I do try and do the curiosity thing with our headlines as much as possible. Not always successful though. It is an art form for sure. No headlines I feel good enough about to share – but I will as soon as I have one.
Thanks as always for the great insights.
Laura says
You are officially in charge of marketing and mixology at my bar. The Wormhole will be mezcal, of course.
I bet you’re good at curiosity hole headlines. Do share.
Carlyle says
You got it! I am on board – especially the whole mixology thing. Secret dream really – being a mixologist. The Abyss might need to have Everclear or something equally devastating.
As for headlines – I will percolate.
In the meantime I need to get started on my marketing plan of placing various holes throughout the city with various exotic drinks inside. Just a thought.
Thanks
Grace Miles says
I love how you had to look in the hole anyways. Yes, I think some holes are awesome as well. I think of it as the curiosity gap instead of the hole, but your story is awesome.
P.S. I love your emails– I don’t care if they aren’t copy tips. 😉
Laura says
I love hearing that (the ps part). I always struggle with whether to try and give copy tips, like all the other copywriters, or just do my thang.
Thanks!
farideh says
I love making people click on my curiosity holes. I mainly use them for newsletter subject lines.
Tiphany Montgomery has one that says “the real reason I was in jail”…..thats one curiosity hole.
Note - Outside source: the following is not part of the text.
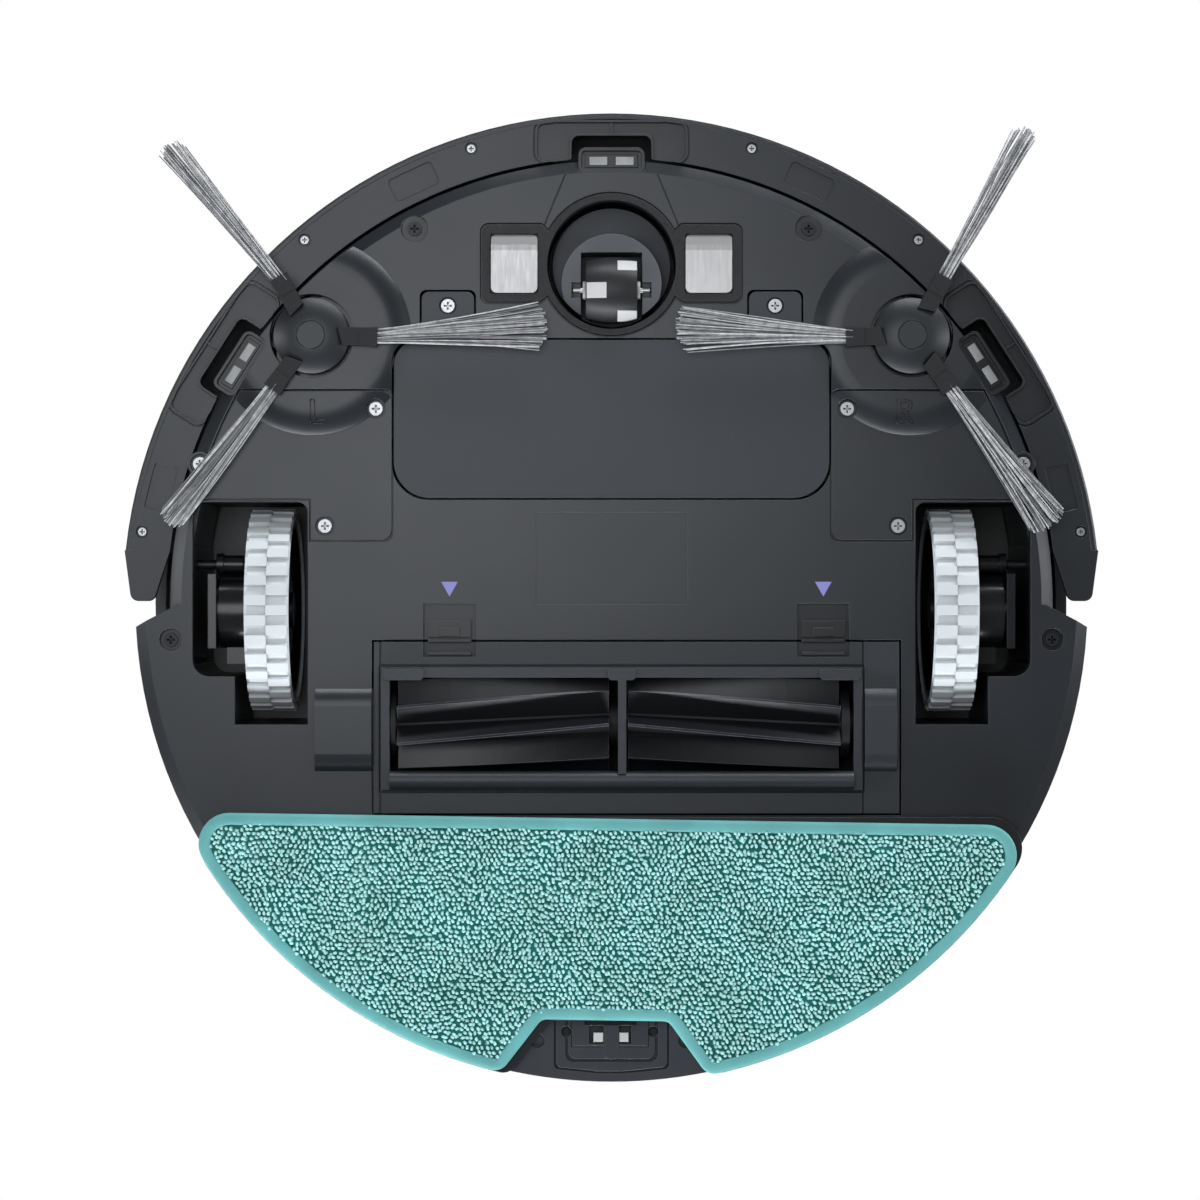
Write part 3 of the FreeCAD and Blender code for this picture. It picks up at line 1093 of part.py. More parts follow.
# ---------------------------------------------------------------- dust box and water tank
tank_edge = "sqrt(tank_radius^2 - (bay_half - 0.4)^2)"
tank_points = [("bay_half - 0.4", "bay_front - 0.4"), ("-(bay_half - 0.4)", "bay_front - 0.4"),
               ("-(bay_half - 0.4)", f"-{tank_edge}", "tank_radius", 1), ("bay_half - 0.4", f"-{tank_edge}")]
tank_body = prism("tank_body", tank_points, "floor_gap", "tank_split")
hollow_points = [("bay_half - 3", "bay_front - 3"), ("-(bay_half - 3)", "bay_front - 3"),
                 ("-(bay_half - 3)", "-142"),
                 ("bay_half - 3", "-142")]
tank_hollow = prism("tank_hollow", hollow_points, "floor_gap + 4", "tank_split - 2")
tank_cuts = [tank_hollow, rod("tank_hole_left", "1.9", "0", "floor_gap + 3", "16.1", "-152.8"),
             rod("tank_hole_right", "1.9", "0", "floor_gap + 3", "-14.8", "-152.8"),
             box("contact_well", ("-7", "8"), ("-157.2", "-150.6"), ("0", "floor_gap + 1.2")),
             box("contact_slot", ("-9", "9.6"), ("-150.4", "-148.6"), ("0", "floor_gap + 1")),
             rod("tank_dimple_left", "2.6", "0", "floor_gap + 0.5", "26.4", "-156"),
             rod("tank_dimple_right", "2.6", "0", "floor_gap + 0.5", "-26.4", "-156")]
lip_points = [("tank_lip_x", "-140"), ("-tank_lip_x", "-140"), ("-tank_lip_x", "tank_lip_y"),
              ("-5", "tank_lip_y - 1.6"), ("5", "tank_lip_y - 1.6"), ("tank_lip_x", "tank_lip_y")]
tray_points = [("tank_lip_x - 4", "-140"), ("4 - tank_lip_x", "-140"), ("4 - tank_lip_x", "tank_lip_y + 2.4"),
               ("tank_lip_x - 4", "tank_lip_y + 2.4")]


def frame_groove(name, points, inset, corner, depth, low_y):
    """A groove round an outline, as wide as the inset, with rounded corners at its outer end."""
    rims = []
    for tag, shift in (("outer", "0"), ("inner", inset)):
        moved = []
        for x, y in points:
            way = "+" if x.startswith(("-", "4 -")) else "-"
            moved.append((f"{x} {way} {shift}", y if y == "-140" else f"{y} + {shift}"))
        rim = prism(f"{name}_{tag}", moved, "0", f"floor_gap + {depth}")
        rims.append(soften(rim, corner, lambda e: upright(e) and e.Vertexes[0].Y < low_y))
    return cut(name, *rims)


tank_cuts.append(frame_groove("tank_lip", lip_points, "0.7", "2", "0.8", -160))
tank_cuts.append(frame_groove("tank_tray", tray_points, "1.1", "3", "0.6", -160))
contact_frame_points = [("14.5", "-140"), ("-13.5", "-140"), ("-13.5", "-158.4"), ("14.5", "-158.4")]
tank_cuts.append(frame_groove("contact_frame", contact_frame_points, "0.5", "0.6", "0.3", -150))
tank_tab = fuse("tank_tab", box("tank_tab_bar", ("-2.6", "2.8"), ("tank_tab_y", "-150.5"),
                                ("floor_gap - 0.1", "floor_gap + 2")),
                rod("tank_tab_end", "2.7", "floor_gap - 0.1", "floor_gap + 2", "0.1", "tank_tab_y"))
keep("water_tank", fuse("water_tank_all", cut("water_tank_cut", tank_body, *tank_cuts), tank_tab))
keep("tank_contacts", fuse("tank_contacts_all", box("tank_contact_left", ("3", "6.4"), ("-156.4", "-153.2"),
                                                    ("floor_gap + 0.2", "floor_gap + 1.2")),
                           box("tank_contact_right", ("-6", "-2.8"), ("-156.4", "-153.2"),
                               ("floor_gap + 0.2", "floor_gap + 1.2"))))
box_body = prism("box_body", tank_points, "tank_split", "tank_top")
box_room = prism("box_room", [("bay_half - 3", "bay_front - 3"), ("-44", "bay_front - 3"), ("-44", "-140"),
                              ("bay_half - 3", "-140")], "tank_split + 2", "tank_top - 2")
filter_room = box("filter_room", ("-bay_half + 3", "-46"), ("-140", "bay_front - 3"),
                  ("tank_split + 2", "tank_top - 2"))
box_cuts = [box_room, filter_room,
            box("dust_inlet", ("duct_right", "duct_left"), ("bay_front - 4", "bay_front + 1"),
                ("duct_low", "duct_high + 1")),
            box("filter_gate", ("-47", "-43"), ("-132", "-96"), ("32", "60")),
            box("air_outlet", ("-bay_half - 1", "-bay_half + 4"), ("-121", "-108"), ("32", "40")),
            rod("button_seat", "9.3", "-180", "-160", z="button_z", along="y")]
keep("dust_box", cut("dust_box_cut", box_body, *box_cuts))
keep("tank_filter", box("filter_block", ("-bay_half + 6", "-48.5"), ("-137", "bay_front - 6"),
                        ("tank_split + 2", "tank_split + 20")))
keep("tank_button", rod("tank_button_rod", "9", "-tank_radius + 0.2", "-162", z="button_z", along="y"))

# ---------------------------------------------------------------- mop
mop_tip = "sqrt(mop_radius^2 - mop_front^2)"
leg_y = "-sqrt(mop_radius^2 - leg_x^2)"


def mop_prism(name, shrink, low, high):
    """The mop's D with a notch at its rear, a little smaller all round."""
    arc, front = f"(mop_radius - {shrink})", f"(mop_front - {shrink})"
    leg, notch = f"(leg_x + {shrink})", f"(notch_half + {shrink})"
    points = [(f"sqrt({arc}^2 - {front}^2)", front), (f"-sqrt({arc}^2 - {front}^2)", front, arc, 1),
              (f"-{leg}", f"-sqrt({arc}^2 - {leg}^2)"), (f"-{notch}", f"notch_y + {shrink}"),
              (notch, f"notch_y + {shrink}"), (leg, f"-sqrt({arc}^2 - {leg}^2)", arc, 1)]
    body = prism(name, points, low, high)
    tip = number(f"sqrt({arc}^2 - {front}^2)")
    soften(body, "11", either(near(tip, front), near(-tip, front)))
    leg_end = f"-sqrt({arc}^2 - {leg}^2)"
    soften(body, "5.5", either(near(leg, leg_end), near(f"-{leg}", leg_end)))
    return soften(body, "3.5", either(near(notch, f"notch_y + {shrink}"),
                                      near(f"-{notch}", f"notch_y + {shrink}")))


keep("mop_plate", mop_prism("mop_board", "0", "cloth_thick", "mop_top"))
cloth = mop_prism("cloth", "0.4", "0", "cloth_thick")
cloth.Placement = Placement(cloth.Placement.Base, Rotation(Vector(0, 0, 1), 0.9))
keep("mop_cloth", cloth)

# ---------------------------------------------------------------- buttons on top
for name, side in (("power_button", 1), ("home_button", -1)):
    keep(name, rod(f"{name}_cap", "button_radius", "cover_plate - 1.6", "cover_top + 1.1",
                   f"{side} * button_x", "button_y"))

# ---------------------------------------------------------------- checks and files
doc.recompute()
failed = [thing.Name for thing in doc.Objects if "Invalid" in thing.State or "Error" in thing.State]
failed += [label for label, solid in NODES.items() if solid.Shape.isNull() or not solid.Shape.isValid()]
if failed:
    raise RuntimeError("these pieces did not build: " + ", ".join(failed))

os.makedirs("parts", exist_ok=True)
for label, solid in NODES.items():
    solid.Shape.exportStep(f"parts/{label}.step")
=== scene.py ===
import math
import random

import bmesh
import bpy
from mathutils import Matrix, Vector, noise
from mathutils.bvhtree import BVHTree


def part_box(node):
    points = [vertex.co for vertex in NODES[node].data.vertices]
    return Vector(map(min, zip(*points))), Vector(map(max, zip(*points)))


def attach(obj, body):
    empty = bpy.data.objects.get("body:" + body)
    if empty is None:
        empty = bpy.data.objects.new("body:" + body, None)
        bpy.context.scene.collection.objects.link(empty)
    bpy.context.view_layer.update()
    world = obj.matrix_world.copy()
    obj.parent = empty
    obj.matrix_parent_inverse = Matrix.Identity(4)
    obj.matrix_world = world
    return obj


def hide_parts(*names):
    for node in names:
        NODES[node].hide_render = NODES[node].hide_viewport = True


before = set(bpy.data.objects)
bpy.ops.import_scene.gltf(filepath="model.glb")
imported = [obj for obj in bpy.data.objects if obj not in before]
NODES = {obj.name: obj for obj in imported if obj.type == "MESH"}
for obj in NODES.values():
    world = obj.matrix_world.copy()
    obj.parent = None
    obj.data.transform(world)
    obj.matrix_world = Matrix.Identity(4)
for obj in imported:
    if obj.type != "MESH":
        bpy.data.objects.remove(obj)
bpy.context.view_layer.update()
MM = 0.001
SIDES = (("left", 1), ("right", -1))

# Sizes of the side brushes, in millimetres.
HUB_X = 106.4
HUB_Y = 94.4
ARM_REACH = 23.6
BRISTLE_REACH = 84.0


# ---------------------------------------------------------------- materials

# The sockets of a Mix node that blends colours.
MIX_SHARE, MIX_FIRST, MIX_SECOND, MIX_RESULT = 0, 6, 7, 2


def add(tree, kind, inputs=None, **settings):
    """Adds a node; inputs gives each socket a value, or another node's output to read."""
    node = tree.nodes.new(kind)
    for name, value in settings.items():
        setattr(node, name, value)
    for name, value in (inputs or {}).items():
        if isinstance(value, bpy.types.NodeSocket):
            tree.links.new(value, node.inputs[name])
        else:
            node.inputs[name].default_value = value
    return node


def new_material(name):
    """A material with its node tree, its shader and the point on the object in metres."""
    material = bpy.data.materials.new(name)
    material.use_nodes = True
    tree = material.node_tree
    shader = tree.nodes["Principled BSDF"]
    where = add(tree, "ShaderNodeTexCoord").outputs["Object"]
    return material, tree, shader, where


def speckle(tree, where, size, detail=2.0, roughness=0.5):
    """Noise from 0 to 1 whose features are about size millimetres across."""
    made = add(tree, "ShaderNodeTexNoise", {
        "Vector": where,
        "Scale": 1 / (size * MM),
        "Detail": detail,
        "Roughness": roughness,
    })
    return made.outputs["Fac"]


def remap(tree, value, low, high, to_low, to_high):
    """The value again, with low to high stretched to to_low to to_high."""
    made = add(tree, "ShaderNodeMapRange", {
        "Value": value,
        "From Min": low,
        "From Max": high,
        "To Min": to_low,
        "To Max": to_high,
    })
    return made.outputs["Result"]


def blend_colours(tree, share, first, second):
    """The first colour where share is 0 and the second where it is 1."""
    made = add(tree, "ShaderNodeMix", data_type="RGBA")
    for socket, value in ((MIX_SHARE, share), (MIX_FIRST, first), (MIX_SECOND, second)):
        if isinstance(value, bpy.types.NodeSocket):
            tree.links.new(value, made.inputs[socket])
        elif socket == MIX_SHARE:
            made.inputs[socket].default_value = value
        else:
            made.inputs[socket].default_value = (*value, 1)
    return made.outputs[MIX_RESULT]


def scaled(colour, factor):
    return tuple(min(1.0, part * factor) for part in colour)


# How near the true and the rounded normal are, where the edge lightening (rubbing and painted highlight)
# begins and where it is full.
WEAR_AND_HIGHLIGHT_STARTS, WEAR_AND_HIGHLIGHT_FULL = 0.995, 0.82
# The open share of the sky at a point where the painted shade is darkest, and where it is fully lit.
SHUT_IN, OPEN = 0.35, 0.9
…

I’m working on one of those classic “how i doubled my list and got a full slate of clients in 2 weeks” – I always click on those. I even love “lessons learned from my first year in business” ones – they always get me.
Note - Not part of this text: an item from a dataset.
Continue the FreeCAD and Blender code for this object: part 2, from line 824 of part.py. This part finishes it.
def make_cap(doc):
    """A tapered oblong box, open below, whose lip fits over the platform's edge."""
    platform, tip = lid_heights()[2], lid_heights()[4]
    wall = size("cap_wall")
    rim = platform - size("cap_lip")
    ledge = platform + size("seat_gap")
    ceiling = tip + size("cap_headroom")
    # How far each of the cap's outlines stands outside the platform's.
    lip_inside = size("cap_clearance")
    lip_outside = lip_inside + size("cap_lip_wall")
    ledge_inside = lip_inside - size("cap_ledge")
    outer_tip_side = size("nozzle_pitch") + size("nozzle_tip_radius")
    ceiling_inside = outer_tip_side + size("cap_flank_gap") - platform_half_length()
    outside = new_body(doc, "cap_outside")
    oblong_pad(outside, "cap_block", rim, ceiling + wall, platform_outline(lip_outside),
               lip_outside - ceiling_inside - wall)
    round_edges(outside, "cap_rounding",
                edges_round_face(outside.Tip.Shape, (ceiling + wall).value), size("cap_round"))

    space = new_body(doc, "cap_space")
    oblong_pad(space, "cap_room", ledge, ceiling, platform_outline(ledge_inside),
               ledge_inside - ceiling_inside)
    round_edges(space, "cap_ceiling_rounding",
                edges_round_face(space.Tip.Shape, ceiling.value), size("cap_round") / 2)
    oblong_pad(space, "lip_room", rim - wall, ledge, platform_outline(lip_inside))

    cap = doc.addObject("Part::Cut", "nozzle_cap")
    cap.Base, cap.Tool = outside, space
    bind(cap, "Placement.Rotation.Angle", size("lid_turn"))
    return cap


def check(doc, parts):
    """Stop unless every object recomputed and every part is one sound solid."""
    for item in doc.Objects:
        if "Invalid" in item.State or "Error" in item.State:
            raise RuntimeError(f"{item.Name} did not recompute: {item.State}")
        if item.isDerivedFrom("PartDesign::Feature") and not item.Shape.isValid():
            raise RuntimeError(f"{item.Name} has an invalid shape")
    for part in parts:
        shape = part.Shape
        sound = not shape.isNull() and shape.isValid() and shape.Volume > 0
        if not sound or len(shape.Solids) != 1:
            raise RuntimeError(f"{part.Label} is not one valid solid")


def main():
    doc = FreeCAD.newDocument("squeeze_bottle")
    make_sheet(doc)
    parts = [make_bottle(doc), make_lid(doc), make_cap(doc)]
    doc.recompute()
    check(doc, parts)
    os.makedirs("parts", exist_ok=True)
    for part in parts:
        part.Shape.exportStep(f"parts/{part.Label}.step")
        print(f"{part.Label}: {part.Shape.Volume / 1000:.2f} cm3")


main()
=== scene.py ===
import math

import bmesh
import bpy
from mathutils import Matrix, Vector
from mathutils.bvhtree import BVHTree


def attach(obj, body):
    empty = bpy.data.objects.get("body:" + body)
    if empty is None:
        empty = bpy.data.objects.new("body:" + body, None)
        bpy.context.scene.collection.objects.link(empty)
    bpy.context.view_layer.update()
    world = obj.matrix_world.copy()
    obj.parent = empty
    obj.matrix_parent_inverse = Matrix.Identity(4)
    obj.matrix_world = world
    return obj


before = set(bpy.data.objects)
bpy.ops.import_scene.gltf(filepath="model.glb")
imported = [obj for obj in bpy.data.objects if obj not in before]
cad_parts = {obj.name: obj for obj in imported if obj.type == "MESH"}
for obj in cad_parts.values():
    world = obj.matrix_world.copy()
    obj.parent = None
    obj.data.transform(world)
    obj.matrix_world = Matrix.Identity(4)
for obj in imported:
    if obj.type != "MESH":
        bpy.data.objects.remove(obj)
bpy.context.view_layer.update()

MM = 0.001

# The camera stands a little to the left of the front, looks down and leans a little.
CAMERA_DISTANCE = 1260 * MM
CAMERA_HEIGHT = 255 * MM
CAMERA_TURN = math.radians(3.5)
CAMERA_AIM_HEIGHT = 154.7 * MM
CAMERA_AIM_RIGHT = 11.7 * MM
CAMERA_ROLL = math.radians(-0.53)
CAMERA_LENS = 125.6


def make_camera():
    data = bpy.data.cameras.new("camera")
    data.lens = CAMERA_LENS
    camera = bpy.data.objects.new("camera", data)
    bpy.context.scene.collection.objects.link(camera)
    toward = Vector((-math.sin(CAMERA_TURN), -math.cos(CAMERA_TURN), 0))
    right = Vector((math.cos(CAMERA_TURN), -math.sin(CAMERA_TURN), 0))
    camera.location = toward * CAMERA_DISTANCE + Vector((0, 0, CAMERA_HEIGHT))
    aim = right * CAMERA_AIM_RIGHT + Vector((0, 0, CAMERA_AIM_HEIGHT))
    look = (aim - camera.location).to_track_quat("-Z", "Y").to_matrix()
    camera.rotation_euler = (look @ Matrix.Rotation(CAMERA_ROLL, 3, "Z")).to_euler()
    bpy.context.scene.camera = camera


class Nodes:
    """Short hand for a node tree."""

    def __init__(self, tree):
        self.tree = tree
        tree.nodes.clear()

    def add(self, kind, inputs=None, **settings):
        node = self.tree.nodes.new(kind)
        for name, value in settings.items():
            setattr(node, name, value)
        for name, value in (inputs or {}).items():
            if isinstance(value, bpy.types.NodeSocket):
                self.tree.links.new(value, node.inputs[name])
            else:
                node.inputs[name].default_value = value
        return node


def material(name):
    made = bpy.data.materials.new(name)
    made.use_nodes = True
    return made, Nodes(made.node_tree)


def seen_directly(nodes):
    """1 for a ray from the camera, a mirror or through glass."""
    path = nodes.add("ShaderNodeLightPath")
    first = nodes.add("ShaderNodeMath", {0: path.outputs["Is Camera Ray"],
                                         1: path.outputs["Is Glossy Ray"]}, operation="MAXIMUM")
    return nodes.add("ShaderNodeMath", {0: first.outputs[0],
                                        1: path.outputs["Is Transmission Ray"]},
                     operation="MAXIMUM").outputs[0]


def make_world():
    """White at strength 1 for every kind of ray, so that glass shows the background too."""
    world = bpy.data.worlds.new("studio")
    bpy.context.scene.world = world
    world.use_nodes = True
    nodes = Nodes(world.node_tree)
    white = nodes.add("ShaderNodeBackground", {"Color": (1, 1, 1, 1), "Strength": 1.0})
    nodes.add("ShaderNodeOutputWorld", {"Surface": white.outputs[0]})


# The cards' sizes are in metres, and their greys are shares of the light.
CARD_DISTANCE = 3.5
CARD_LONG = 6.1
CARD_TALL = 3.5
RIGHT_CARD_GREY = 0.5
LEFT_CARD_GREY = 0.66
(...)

The photos of your hole was the best….i loved thinking there you were being a weird stalker taking photos of them. Muhahahahah
Laura says
Farideh! What up. That jail one I can’t resist. Will even go look it up to find out the answer.
Me, I can’t help clicking on headlines about “multiple income streams.” My favorite word combo.
And it so happens I AM a weird stalker.
Tangela says
You slay me, woman. The entire time I KEPT thinking, “What’s in the damn hole?” PS: Is The Diddler single? Asking for a friend….
Laura says
T to the E. He is! And he’s looking for someone to cuddle up and watch Scandal with him.
Hannah Ransom says
Yes and yes.
I don’t really use them in my headlines much (though I have). The way I see it, they are helping people click, but probably not read and subscribe, yeah? I certainly don’t subscribe and ususally don’t really read when there are headlines like that.
Laura says
You have to keep the curiosity going throughout the post. That’s the trickier part. Personally, I’m curious about your fantastic name.
Bruce says
I believe the hole in front of your window goes all the way to China. Also, how come you didn’t mention a-holes, such as the a-holes who stare into holes?
Laura says
If it does, China is getting all The Diddler’s garbage. I just saw him riffle through a bag, then look thoughtful, then drop it down the hole, nodding his head like that was the right thing to do. BTW, I knew before I saw your name that this comment from you. The a-hole part: patently Bruce.
Big O says
Know what I think? I’ll tell you later.
Laura says
You tease.
Tracy says
Loved this! When we moved into our street level office in a bit of a “down and out” neighbourhood last year, people kept banging their heads on our front window to see what we’re all about. It would never appear, from the look of our “front room”,that we are an engineering business.
Laura says
You’ve now *almost* made me wish our window were street level. I’d love to see people crash into it like pigeons. That’s excellent.